Proving, perhaps, that were there ever an oxymoronic name in politics, this Carter fellow has it. And, of course, who ever knew more about American politics than John Wayne? The “Duke,” who made “The Green Berets” with his own money, because he believed so much in that war?
“a terrorist attack on American soil that nearly claimed 300 innocent lives?“ has an equal validity to the hypothetical assertion that “Sarah Palin nearly became the Vice President of the United States.” Equally scary. Equally hyperbolic and fantastic.
Or, perhaps, “Dick Cheney nearly stopped working for Satan.”

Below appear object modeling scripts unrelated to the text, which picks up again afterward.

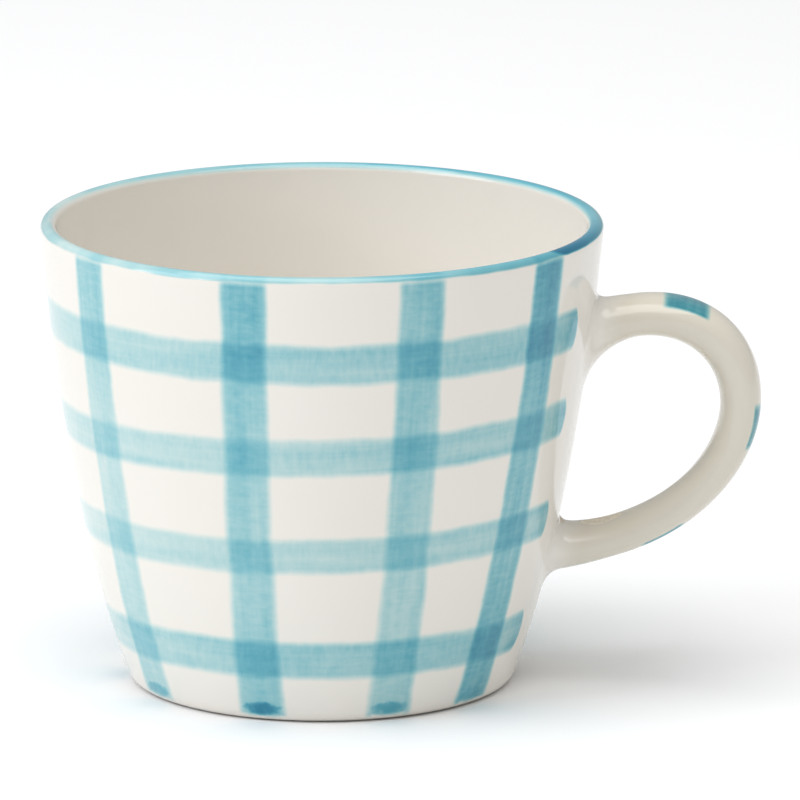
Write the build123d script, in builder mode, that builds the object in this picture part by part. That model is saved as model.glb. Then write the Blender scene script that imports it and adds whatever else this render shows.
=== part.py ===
"""Hand-painted stoneware mug, in millimetres.

The mug stands on z = 0 with the cup's axis on Z, and its handle points along +X.
The clay is a cup and a handle, joined by a fillet of fired slip round each root of the handle.
A thin coat of glass, the glaze, covers all of it but the foot ring that it stands on.
"""

from build123d import *

import os
from math import cos, radians, sin

# Driving dimensions: the glaze, and then the clay under it
glaze = 0.3  # thickness of the glaze coat
height = 83.8 - glaze
rim_radius = 50.0 - glaze
lip_thickness = 2.8 - 2 * glaze

# Outside of the cup: one long bulging wall, a rounded heel and a low foot ring
wall_bulge = (45.2, 31.75)  # control point of the wall's curve
wall_foot = (34.62, 2.3)  # where the wall turns into the heel
heel_drop = 1.75  # from the wall's foot to the heel's corner, along the wall
heel_foot = (32.9, 0.6)
foot_outer_radius = 32.3
foot_inner_radius = 29.0

# Inside of the cup: a wall that thickens downwards, a round corner and a flat floor
inner_bulge = (42.1, 34.0)
inner_wall_foot = (32.9, 11.5)
floor_radius = 22.5
floor_z = 5.8

# Underside, recessed within the foot ring
recess_radius = 27.0
recess_z = 2.0
glaze_line_z = 0.35  # the glaze is wiped off below this, so that the foot stays dry

# Handle: an ear-shaped loop of oval section, thick at its shoulder and at both roots
handle_width = 12.6  # across the loop, over the glaze
handle_sections = (  # share of the loop, and width and thickness over the glaze
    (0, 14.0, 9.8),
    (0.14, handle_width, 7.2),
    (0.32, handle_width, 7.8),
    (0.5, handle_width, 7.1),
    (0.84, handle_width, 6.5),
    (1, 13.6, 8.2),
)
slip_radius = 2.4  # fillet of slip round each root

# The cup's section is drawn opposite the handle, which keeps the revolved seam off the roots
section_plane = Plane(origin=(0, 0, 0), x_dir=(-1, 0, 0), z_dir=(0, 1, 0))

# Centreline of the loop: two curves that meet at its outermost point
upper_root = (44.5, 61.9)
upper_reach = (60.4, 71.8)
outermost = (74.8, 50.7)
rise, fall = 13.8, 10.3  # control points straight above and below the outermost point
lower_sweep = (64.6, 24.6)
lower_root = (38.5, 23.9)


def coated(point, facing, coat):
    """A point of the section moved out by the coat, where facing is its surface's direction."""
    return (point[0] + coat * cos(radians(facing)), point[1] + coat * sin(radians(facing)))


def cup_section(coat, hollow=True):
    """The cup's half-section with a coat all round it, or with hollow=False a solid plug of it."""
    lip_z = height - lip_thickness / 2
    lip_centre = (rim_radius - lip_thickness / 2, lip_z)
    lip_round = lip_thickness / 2 + coat
    with BuildSketch() as section:
        with BuildLine():
            wall = Bezier(
                coated((rim_radius, lip_z), 0, coat),
                coated(wall_bulge, -10, coat),
                coated(wall_foot, -20, coat),
            )
            heel_end = coated(heel_foot, -60, coat)
            heel = Bezier(wall @ 1, wall @ 1 + (wall % 1) * heel_drop, heel_end)
            Polyline(
                heel @ 1,
                coated((foot_outer_radius, 0), -45, coat),
                coated((foot_inner_radius, 0), -135, coat),
                coated((recess_radius, recess_z), -110, coat),
                coated((0, recess_z), -90, coat),
            )
            CenterArc(lip_centre, lip_round, 0, 90)
            if hollow:
                lip = CenterArc(lip_centre, lip_round, 90, 90)
                inner_wall = Bezier(
                    lip @ 1,
                    coated(inner_bulge, 170, coat),
                    coated(inner_wall_foot, 158, coat),
                )
                slope = inner_wall % 1
                corner_reach = ((inner_wall @ 1).Y - floor_z - coat) / -slope.Y
                floor_corner = inner_wall @ 1 + slope * corner_reach
                corner = Bezier(inner_wall @ 1, floor_corner, (floor_radius, floor_corner.Y))
                Polyline(
                    corner @ 1,
                    (0, floor_corner.Y),
                    coated((0, recess_z), -90, coat),
                )
            else:
                Polyline(
                    (lip_centre[0], height + coat),
                    (0, height + coat),
                    coated((0, recess_z), -90, coat),
                )
        make_face()
    return section.sketch


def handle_loop(coat=0.0):
    """The handle's loop, with its ends inside the cup's wall and a coat of this thickness."""
    skin = glaze - coat
    with BuildLine(Plane.XZ) as path:
        Bezier(upper_root, upper_reach, (outermost[0], outermost[1] + rise), outermost)
        Bezier(outermost, (outermost[0], outermost[1] - fall), lower_sweep, lower_root)
    with BuildPart() as loop:
        for place, width, thickness in handle_sections:
            with BuildSketch(Plane(path.line @ place, x_dir=(0, 1, 0), z_dir=path.line % place)):
                Ellipse(width / 2 - skin, thickness / 2 - skin)
        sweep(path=path.line, multisection=True)
    return loop.part


def fused_mug(coat):
    """Cup, handle and root fillets as one solid, with a coat of this thickness."""
    with BuildPart() as mug:
        with BuildSketch(section_plane):
            add(cup_section(coat, hollow=False))
        revolve(axis=Axis.Z)
        add(handle_loop(coat))
        fillet(mug.edges(Select.NEW), slip_radius - coat)
        with BuildSketch(section_plane):
            add(cup_section(coat, hollow=False))
            add(cup_section(coat), mode=Mode.SUBTRACT)
        revolve(axis=Axis.Z, mode=Mode.SUBTRACT)
    return mug.part


# The cup, one piece of clay: foot ring, floor and wall
with BuildPart() as cup_body:
    with BuildSketch(section_plane):
        add(cup_section(coat=0))
    revolve(axis=Axis.Z)

# The cup's outside as a solid, to trim the handle against
with BuildPart() as cup_plug:
    with BuildSketch(section_plane):
        add(cup_section(coat=0, hollow=False))
    revolve(axis=Axis.Z)

# The handle, cut at both ends to fit the wall
with BuildPart() as handle:
    add(handle_loop())
    add(cup_plug.part, mode=Mode.SUBTRACT)

# Slip smoothed round the two roots of the handle
with BuildPart() as slip:
    add(cup_plug.part)
    add(handle_loop())
    unsmoothed = slip.part
    fillet(slip.edges(Select.NEW), slip_radius)
    add(unsmoothed, mode=Mode.SUBTRACT)
lower_slip, upper_slip = slip.solids().sort_by(Axis.Z)

with BuildPart() as upper_slip_joint:
    add(upper_slip)

with BuildPart() as lower_slip_joint:
    add(lower_slip)

# The glaze, wiped off the foot ring, which leaves a separate disc of it under the floor
with BuildPart() as coat:
    add(fused_mug(glaze))
    with BuildSketch(Plane.XY.offset(glaze_line_z)):
        Circle(rim_radius)
    extrude(amount=-2 * glaze_line_z, mode=Mode.SUBTRACT)
    add(fused_mug(0), mode=Mode.SUBTRACT)
base_disc, main_coat = coat.solids().sort_by(SortBy.VOLUME)

with BuildPart() as glaze_coat:
    add(main_coat)

with BuildPart() as base_glaze:
    add(base_disc)

pieces = {
    "cup_body": cup_body,
    "handle": handle,
    "upper_slip_joint": upper_slip_joint,
    "lower_slip_joint": lower_slip_joint,
    "glaze_coat": glaze_coat,
    "base_glaze": base_glaze,
}

os.makedirs("parts", exist_ok=True)
for name, piece in pieces.items():
    piece.part.label = name
    export_step(piece.part, f"parts/{name}.step")
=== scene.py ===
"""A hand-painted stoneware mug: cream glaze over a check brushed in turquoise.

The clay of the cup, the handle and the two slip joints is the CAD model's own, in bare stoneware.
It shows only at the dry foot ring. Over it go three pieces of glaze: the coat of the cup, the coat
of the handle with its roots, and the disc under the floor.
"""

import math

import bmesh
import bpy
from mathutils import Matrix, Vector


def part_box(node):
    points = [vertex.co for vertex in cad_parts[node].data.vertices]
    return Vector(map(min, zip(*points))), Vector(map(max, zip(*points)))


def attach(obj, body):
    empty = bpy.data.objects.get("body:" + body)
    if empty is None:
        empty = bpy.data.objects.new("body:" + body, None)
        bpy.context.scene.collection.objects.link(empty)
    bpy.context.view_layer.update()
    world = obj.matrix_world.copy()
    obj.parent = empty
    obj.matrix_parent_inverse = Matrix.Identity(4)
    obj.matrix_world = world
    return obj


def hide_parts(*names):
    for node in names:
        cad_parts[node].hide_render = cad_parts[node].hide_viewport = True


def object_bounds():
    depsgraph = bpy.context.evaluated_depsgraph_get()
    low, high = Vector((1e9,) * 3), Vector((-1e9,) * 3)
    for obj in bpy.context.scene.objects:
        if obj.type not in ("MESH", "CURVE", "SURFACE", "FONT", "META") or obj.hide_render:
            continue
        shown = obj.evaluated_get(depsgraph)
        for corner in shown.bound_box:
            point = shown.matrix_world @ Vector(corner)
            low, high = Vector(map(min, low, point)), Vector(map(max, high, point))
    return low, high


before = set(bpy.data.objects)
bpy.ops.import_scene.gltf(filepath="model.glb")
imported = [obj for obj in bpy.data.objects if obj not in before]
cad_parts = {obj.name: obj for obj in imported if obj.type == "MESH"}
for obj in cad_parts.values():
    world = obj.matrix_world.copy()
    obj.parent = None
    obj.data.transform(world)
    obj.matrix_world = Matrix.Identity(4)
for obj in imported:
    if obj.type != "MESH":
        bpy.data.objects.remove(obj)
cad_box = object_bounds()
coat_low, coat_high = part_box("glaze_coat")
base_low, base_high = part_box("base_glaze")

bl_info = {
    "name": "Painted stoneware mug",
    "version": (1, 0, 0),
    "blender": (4, 5, 0),
    "location": "3D View > Sidebar > Mug",
    "description": "Builds the glaze, the brushwork and the studio of a hand-painted mug",
    "category": "Add Mesh",
}

MM = 0.001  # one millimetre in Blender's metres


# Properties


class MugShape(bpy.types.PropertyGroup):
    """Sizes of the glazed mug. Pairs are a radius from the cup's axis and a height."""

    rim_radius: bpy.props.FloatProperty(
        name="Rim radius", description="Outer radius at the lip", default=-coat_low.x, unit="LENGTH"
    )
    height: bpy.props.FloatProperty(
        name="Height", description="From the table to the lip", default=coat_high.z, unit="LENGTH"
    )
    lip: bpy.props.FloatProperty(
        name="Lip", description="Thickness of the rounded lip", default=2.8 * MM, unit="LENGTH"
    )
    glaze: bpy.props.FloatProperty(
        name="Glaze", description="Thickness of the glaze coat", default=0.3 * MM, unit="LENGTH"
    )
    wall_bulge: bpy.props.FloatVectorProperty(
        name="Wall bulge", description="Control point of the outer wall's curve",
        size=2, default=(45.5 * MM, 31.7 * MM), unit="LENGTH",
    )
    wall_foot: bpy.props.FloatVectorProperty(
        name="Wall foot", description="Where the outer wall turns into the heel",
        size=2, default=(34.9 * MM, 2.2 * MM), unit="LENGTH",
    )
    heel_corner: bpy.props.FloatVectorProperty(
        name="Heel corner", description="Control point of the heel's curve",
        size=2, default=(34.3 * MM, 0.55 * MM), unit="LENGTH",
    )
    heel_end: bpy.props.FloatVectorProperty(
        name="Heel end", description="The glaze line above the dry foot",
        size=2, default=(32.95 * MM, 0.15 * MM), unit="LENGTH",
    )
    inner_bulge: bpy.props.FloatVectorProperty(
        name="Inner bulge", description="Control point of the inner wall's curve",
        size=2, default=(41.8 * MM, 34.0 * MM), unit="LENGTH",
    )
    inner_foot: bpy.props.FloatVectorProperty(
        name="Inner foot", description="Where the inner wall turns into the floor's corner",
        size=2, default=(32.6 * MM, 11.6 * MM), unit="LENGTH",
    )
    floor_corner: bpy.props.FloatVectorProperty(
        name="Floor corner", description="Control point of the corner round the floor",
        size=2, default=(30.3 * MM, 6.1 * MM), unit="LENGTH",
    )
    floor_radius: bpy.props.FloatProperty(
        name="Floor radius", description="Flat part of the floor", default=22.5 * MM, unit="LENGTH"
    )
    wobble: bpy.props.FloatProperty(
        name="Wobble", description="How far the cup is out of round", default=0.1 * MM,
        unit="LENGTH",
    )


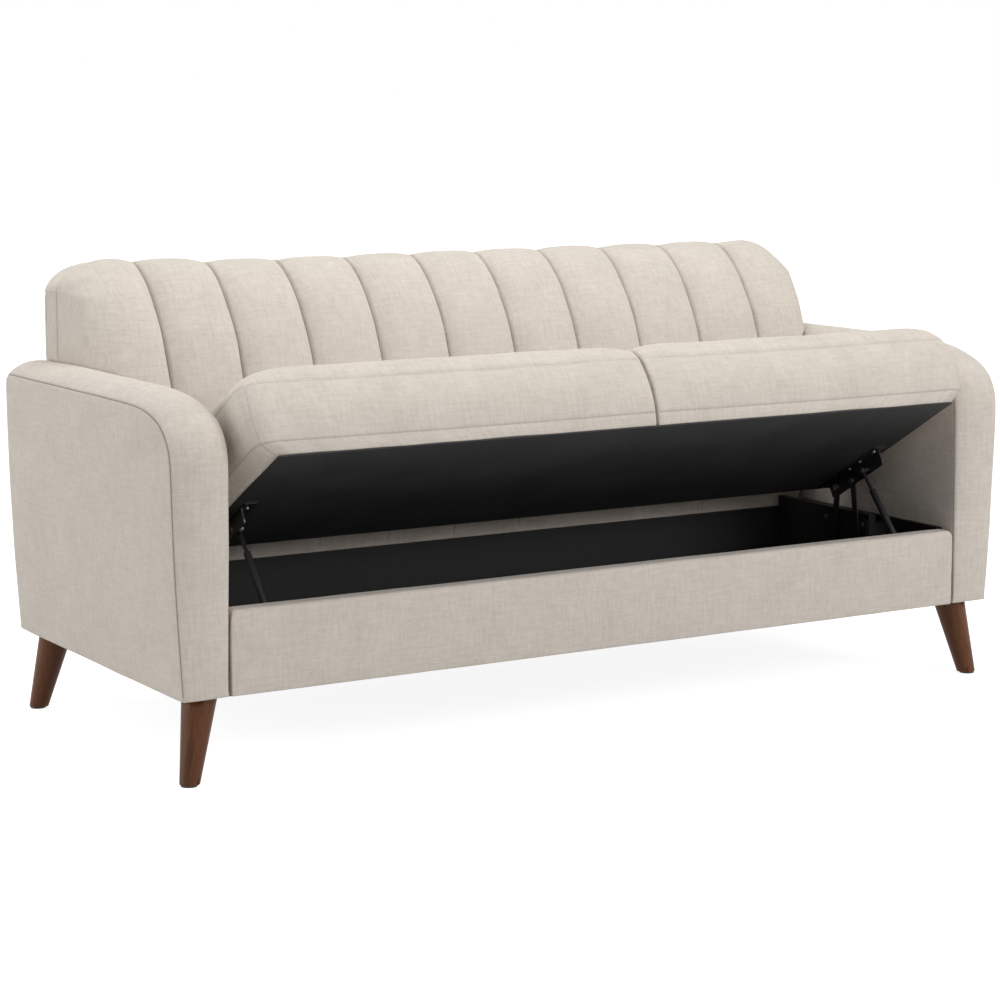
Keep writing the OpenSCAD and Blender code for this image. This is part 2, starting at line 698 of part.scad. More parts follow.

Good Sunday School Lesson Hart, after all today (Jan 6) is Epiphany. Tomorrow (Jan 7) will be Millard Fillmore’s Birthday. Fillmore, the 13th President of the US, was never elected to the office. He rose to the Presidency as a result of hard work and the death of the incumbent. He was the last Wig to serve in office. He later tried to run as a “Know Nothing.” The Know nothings had various other names, Native American Party and the America First Party, the American Party, and the “Secret Order of the Stars Spangled Banner. This was a political party that worked for abolition of Slavery all the while being anti-Catholic, and anti immigrant. They wanted to Deport the Irish. They were short-lived, and eventually the Know Nothings merged into the new Republican Party. This party seems to have been built on a tradition of intolerance, outright prejudice and “knowing nothing.”
How did he morph into the Über rightie “Mallard Fillmore” comic strip? It’s about as politically viable as the original, I guess. Thanks, Bill.